Why the new rules and guidance have been proposed by Ofcom

In light of the changes to roaming regulation in the UK, Ofcom has reviewed customer experiences of roaming in the EU and more broadly, to understand whether customers are adequately protected from potential harms when roaming.

Ofcom proposed to introduce the new rules and guidance in response to:

  • findings that to enable consumers to be able to make informed decisions, customers need information in respect of when they are roaming, and timely, clear and accurate information on roaming charges and how to limit their spend
  • findings that customers in the UK experience inadvertent roaming when abroad or in the UK (for customers in Northern Ireland)
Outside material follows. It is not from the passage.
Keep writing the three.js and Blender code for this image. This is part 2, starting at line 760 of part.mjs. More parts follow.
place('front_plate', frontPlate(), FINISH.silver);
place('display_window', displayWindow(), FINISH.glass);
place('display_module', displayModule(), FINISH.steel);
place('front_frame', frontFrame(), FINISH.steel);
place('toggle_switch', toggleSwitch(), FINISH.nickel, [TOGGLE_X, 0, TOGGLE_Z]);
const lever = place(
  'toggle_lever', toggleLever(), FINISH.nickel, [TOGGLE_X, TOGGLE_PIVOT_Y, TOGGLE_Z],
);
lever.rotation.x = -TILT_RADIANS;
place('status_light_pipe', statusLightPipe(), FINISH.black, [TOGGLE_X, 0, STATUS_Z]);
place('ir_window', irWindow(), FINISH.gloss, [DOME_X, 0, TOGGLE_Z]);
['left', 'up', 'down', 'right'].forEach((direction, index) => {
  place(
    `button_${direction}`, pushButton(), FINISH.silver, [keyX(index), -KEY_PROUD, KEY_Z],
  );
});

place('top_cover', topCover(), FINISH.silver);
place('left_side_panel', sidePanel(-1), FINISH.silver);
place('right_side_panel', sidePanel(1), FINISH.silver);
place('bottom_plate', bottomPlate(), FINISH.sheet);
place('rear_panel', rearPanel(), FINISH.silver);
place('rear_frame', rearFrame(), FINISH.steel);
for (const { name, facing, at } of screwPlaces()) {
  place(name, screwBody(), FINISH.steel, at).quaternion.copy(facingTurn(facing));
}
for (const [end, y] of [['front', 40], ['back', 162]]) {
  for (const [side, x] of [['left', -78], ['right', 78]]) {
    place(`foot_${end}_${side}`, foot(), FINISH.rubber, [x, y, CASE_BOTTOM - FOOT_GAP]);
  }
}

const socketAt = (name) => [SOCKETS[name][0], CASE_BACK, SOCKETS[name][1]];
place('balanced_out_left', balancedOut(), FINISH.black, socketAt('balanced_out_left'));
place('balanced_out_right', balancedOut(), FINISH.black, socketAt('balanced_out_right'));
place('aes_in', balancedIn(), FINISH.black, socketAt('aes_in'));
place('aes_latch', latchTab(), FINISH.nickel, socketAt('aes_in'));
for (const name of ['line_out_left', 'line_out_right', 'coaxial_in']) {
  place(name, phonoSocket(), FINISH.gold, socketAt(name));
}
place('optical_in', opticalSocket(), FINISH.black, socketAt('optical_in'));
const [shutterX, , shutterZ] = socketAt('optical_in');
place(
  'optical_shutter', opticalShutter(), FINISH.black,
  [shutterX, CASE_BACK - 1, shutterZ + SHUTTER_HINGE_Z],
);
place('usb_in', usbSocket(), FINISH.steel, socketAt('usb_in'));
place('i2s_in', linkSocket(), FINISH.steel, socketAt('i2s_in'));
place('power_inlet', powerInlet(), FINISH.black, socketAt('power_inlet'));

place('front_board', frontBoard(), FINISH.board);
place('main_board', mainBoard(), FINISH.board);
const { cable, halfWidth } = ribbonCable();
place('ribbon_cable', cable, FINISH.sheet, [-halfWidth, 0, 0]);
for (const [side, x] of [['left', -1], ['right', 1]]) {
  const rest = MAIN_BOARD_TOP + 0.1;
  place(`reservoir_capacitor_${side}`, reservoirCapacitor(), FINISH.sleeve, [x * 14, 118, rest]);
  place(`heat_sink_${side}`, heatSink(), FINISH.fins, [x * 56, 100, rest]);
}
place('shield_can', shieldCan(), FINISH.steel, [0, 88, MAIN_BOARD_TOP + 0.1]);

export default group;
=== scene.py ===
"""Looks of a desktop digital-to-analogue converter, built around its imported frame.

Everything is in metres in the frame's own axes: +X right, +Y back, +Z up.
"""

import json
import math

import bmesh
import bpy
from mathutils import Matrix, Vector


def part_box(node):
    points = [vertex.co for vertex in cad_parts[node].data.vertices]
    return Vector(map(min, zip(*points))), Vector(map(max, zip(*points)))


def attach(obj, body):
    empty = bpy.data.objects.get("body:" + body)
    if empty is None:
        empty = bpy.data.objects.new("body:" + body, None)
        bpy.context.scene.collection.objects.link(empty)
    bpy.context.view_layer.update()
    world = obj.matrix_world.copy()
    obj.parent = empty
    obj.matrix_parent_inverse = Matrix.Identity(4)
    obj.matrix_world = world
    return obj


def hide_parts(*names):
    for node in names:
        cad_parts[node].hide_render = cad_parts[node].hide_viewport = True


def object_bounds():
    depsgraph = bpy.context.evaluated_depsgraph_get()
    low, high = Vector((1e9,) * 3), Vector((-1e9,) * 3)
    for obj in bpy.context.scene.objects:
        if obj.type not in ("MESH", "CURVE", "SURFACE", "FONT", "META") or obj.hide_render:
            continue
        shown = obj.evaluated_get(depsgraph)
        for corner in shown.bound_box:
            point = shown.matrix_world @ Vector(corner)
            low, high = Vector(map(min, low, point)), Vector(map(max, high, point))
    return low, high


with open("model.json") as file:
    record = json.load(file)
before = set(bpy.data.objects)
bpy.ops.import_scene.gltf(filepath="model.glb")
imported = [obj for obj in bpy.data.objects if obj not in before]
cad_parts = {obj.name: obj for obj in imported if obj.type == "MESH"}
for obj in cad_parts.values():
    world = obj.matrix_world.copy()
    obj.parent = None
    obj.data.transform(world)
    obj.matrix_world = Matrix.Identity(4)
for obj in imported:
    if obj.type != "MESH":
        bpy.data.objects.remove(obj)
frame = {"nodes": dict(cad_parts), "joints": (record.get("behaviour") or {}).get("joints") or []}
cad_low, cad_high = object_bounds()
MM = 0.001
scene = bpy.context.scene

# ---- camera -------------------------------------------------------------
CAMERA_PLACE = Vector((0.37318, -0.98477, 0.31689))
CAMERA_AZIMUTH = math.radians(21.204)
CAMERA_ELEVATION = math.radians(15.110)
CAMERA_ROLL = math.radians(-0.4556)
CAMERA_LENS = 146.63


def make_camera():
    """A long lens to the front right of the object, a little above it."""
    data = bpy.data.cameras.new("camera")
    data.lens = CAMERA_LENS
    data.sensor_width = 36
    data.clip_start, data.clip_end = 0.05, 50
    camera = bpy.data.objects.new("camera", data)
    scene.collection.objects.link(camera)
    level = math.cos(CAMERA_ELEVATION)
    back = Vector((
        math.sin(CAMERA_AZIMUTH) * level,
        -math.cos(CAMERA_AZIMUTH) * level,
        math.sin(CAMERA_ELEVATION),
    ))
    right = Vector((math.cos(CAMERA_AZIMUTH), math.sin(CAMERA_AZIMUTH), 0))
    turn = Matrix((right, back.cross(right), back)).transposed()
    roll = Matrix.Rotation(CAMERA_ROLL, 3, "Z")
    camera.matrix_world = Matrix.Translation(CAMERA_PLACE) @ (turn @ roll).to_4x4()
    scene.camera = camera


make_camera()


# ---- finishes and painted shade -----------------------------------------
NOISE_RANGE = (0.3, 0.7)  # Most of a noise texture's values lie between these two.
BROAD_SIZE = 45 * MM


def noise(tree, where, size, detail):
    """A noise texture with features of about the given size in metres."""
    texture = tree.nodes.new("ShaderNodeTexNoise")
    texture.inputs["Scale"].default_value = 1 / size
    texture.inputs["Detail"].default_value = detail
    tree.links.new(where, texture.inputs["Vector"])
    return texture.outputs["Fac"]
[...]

While regulatory protections are already in place under the General Conditions of Entitlement (see Practice Note: The General Conditions of Entitlement) to ensure that customers are given pricing information and the option to set a mobile bill limit at the time they contract for mobile services, the rationale behind Ofcom’s proposals is primarily to increase transparency and clarity in the information customers receive.

In support of its proposals, Ofcom highlighted that its research showed 72% of customers changed their behaviour because of receiving a roaming alert, with only a small proportion of customers saying they would prefer not to receive such alerts.

While information from providers showed 49% of pay monthly customers have a mobile bill limit in place, Ofcom’s research highlighted a low awareness that a single mobile bill limit would apply to roaming usage as well as their UK usage. For instance, 55% of customers were aware that they could set one for roaming but 28% of customers said they had a mobile limit in place which covered roaming charges.


Ofcom has noted that while many mobile operators already provide roaming alerts to customers, its proposals may require mobile operators to take further steps or to modify their practices.

As such, if Ofcom chooses to introduce such proposed rules, then mobile operators should review their current retail practices around roaming, to ensure they are compliant with the new rules.